McGowan joins the ELF, which becomes convinced of the need for radical action and begins a campaign of arson that includes setting fire to ranger stations, a ski resort, and the headquarters of a logging company. Intercut with interviews and stock footage of the history of the ELF during its 1996-2001 heyday are scenes with McGowan back in Queens in 2006-7, after his arrest for terrorism, when he was facing over 300 years in prison for arson and terrorism.


Tropes:

  • Anachronic Order: The film goes on two different timelines, with Daniel McGowan's life in the months before his trial intercut with scenes from the earlier timeline in which he joins the ELF and the ELF goes on a campaign of arson across the northwest.
  • Art Shift: Most of the film is obviously in live action, but the recreations of ELF attacks are shown with rotoscoped animation in black-and-white. Later, the recreations of FBI arrests of McGowan and others are shown in the same way.
  • The Book Cipher: As explained in the movie, members of the ELF used book ciphers to communicate. This is demonstrated with an Ursula K. Le Guin novel.
  • Complete-the-Quote Title: The title naturally is from the old cliche, "If a tree falls in the forest and there's no one to hear it, does it make a sound?"
  • Creepy Crows: A shot of a crow cawing and taking off is used to set the mood before the sequence where McGowan arrives at the courthouse for sentencing.
  • Documentary: Of the Earth Liberation Front and one man's involvement in it.
  • The Ken Burns Effect: Used quite a bit with stills. One scene has the camera make a dramatic pan over a photo of the headquarters of Superior Lumber, engulfed in flames.

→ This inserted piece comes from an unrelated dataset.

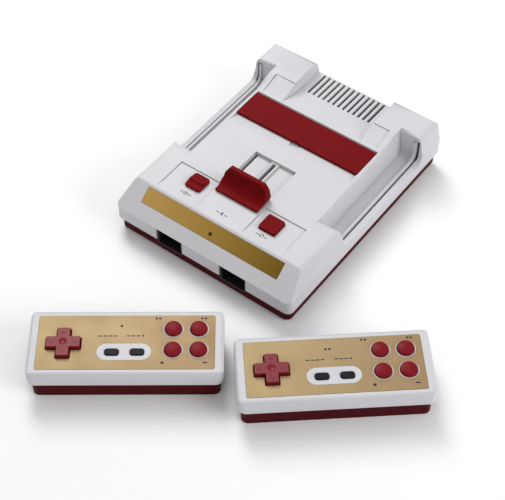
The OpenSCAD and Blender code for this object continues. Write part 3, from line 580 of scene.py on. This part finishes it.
def key_signs():
    """Four dashes over one key, and three dashes and an arrow over the other."""
    dashes = [dash(x + KEY_STEP * k, KEYS_Y, *KEY_DASH)
              for x, count in ((SELECT_X, 4), (START_X, 3)) for k in range(count)]
    return dashes + [triangle(KEY_ARROW_X, KEYS_Y, KEY_ARROW_SIZE, 0)]


def rapid_signs():
    """A double arrow by each upper button."""
    return [triangle(x + RAPID_STEP * k, RAPID_Y, RAPID_SIZE, 0)
            for x in (RAPID_LEFT_X, RAPID_RIGHT_X) for k in (0, 1)]


def button_signs():
    """A dot by one lower button and a bar by the other."""
    return [circle_points(BUTTON_DOT_X, BUTTONS_Y, BUTTON_DOT_RADIUS, 24),
            dash(BUTTON_BAR_X, BUTTONS_Y, *BUTTON_BAR)]


def arrow(turn):
    """An arrow on one arm of the cross, pointing away from its middle."""
    way = math.radians(turn)
    return triangle(ARROW_AT * math.cos(way), ARROW_AT * math.sin(way), ARROW_SIZE, turn)


def over(node, pad):
    """The node's middle, at the table's height, with the controller's turn."""
    middle = middle_of(node)
    return Matrix.Translation((middle.x, middle.y, 0)) @ Matrix.Rotation(PAD_TURN[pad], 4, "Z")


def pad_marks(pad, count):
    """Generic marks on a controller's plate."""
    plate = pad + "_face_plate"
    plate_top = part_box(plate)[1].z
    outlines = number_dots(count) + key_signs() + rapid_signs() + button_signs()
    marks(f"v_{pad}_marks", pad, MATERIALS["ink"], outlines,
          lambda y: plate_top + INK_LIFT, INK_DEPTH, over(plate, pad))


def pad_arrows(pad):
    """Raised arrows on a controller's cross pad."""
    cross = pad + "_dpad"
    cross_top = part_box(cross)[1].z
    outlines = [arrow(turn) for turn in (0, 90, 180, 270)]
    marks(f"v_{pad}_arrows", BODY_OF[cross], MATERIALS["cross_plastic"], outlines,
          lambda y: cross_top - ARROW_SINK, ARROW_RISE + ARROW_SINK, over(cross, pad))


# ---- the whole scene ----

finish_nodes()
console_marks()
for count, pad in enumerate(PAD_TURN, 1):
    pad_marks(pad, count)
    pad_arrows(pad)

make_camera()
make_floor()
make_lights()
set_view()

  • Scenery Gorn: A montage of ghastly environmental damage like the Exxon Valdez disaster is shown as McGowan recounts watching a film that helped radicalize him.
  • Stock Footage: Quite a bit of the film is old news reports and stock footage of environmental protests and the aftermath of ELF attacks.
  • Talking Heads: Daniel McGowan, being the focus, is the most interviewed character. Other interviewees include his family and his girlfriend, as well as his old girlfriend from the ELF, and the ELF leader who turned cooperative witness and ratted the others out. Also interviewed are a detective who investigated the ELF, the Eugene police chief, the federal prosecutor in the ELF case, and two men from Superior Lumber who talk about the ELF attack on their company.
  • "Where Are They Now?" Epilogue: A chyron at the end notes that McGowan got seven years after refusing to cooperate. His old girlfriend Suzanne Savoie got four years after becoming a cooperating witness. Jeff Ferguson, the ELF leader who agreed to wear a wire and get recordings of the others, got no jail time. (In Real Life, McGowan was paroled in 2013 after five years in jail.)
  • Your Terrorists Are Our Freedom Fighters: Discussed Trope, said nearly word-for-word by the Eugene, Oregon police chief as he ponders whether or not the ELF can be considered "terrorists". McGowan rejects this label, pointing out that for all their anti-corporate arson attacks, the ELF never hurt a single person.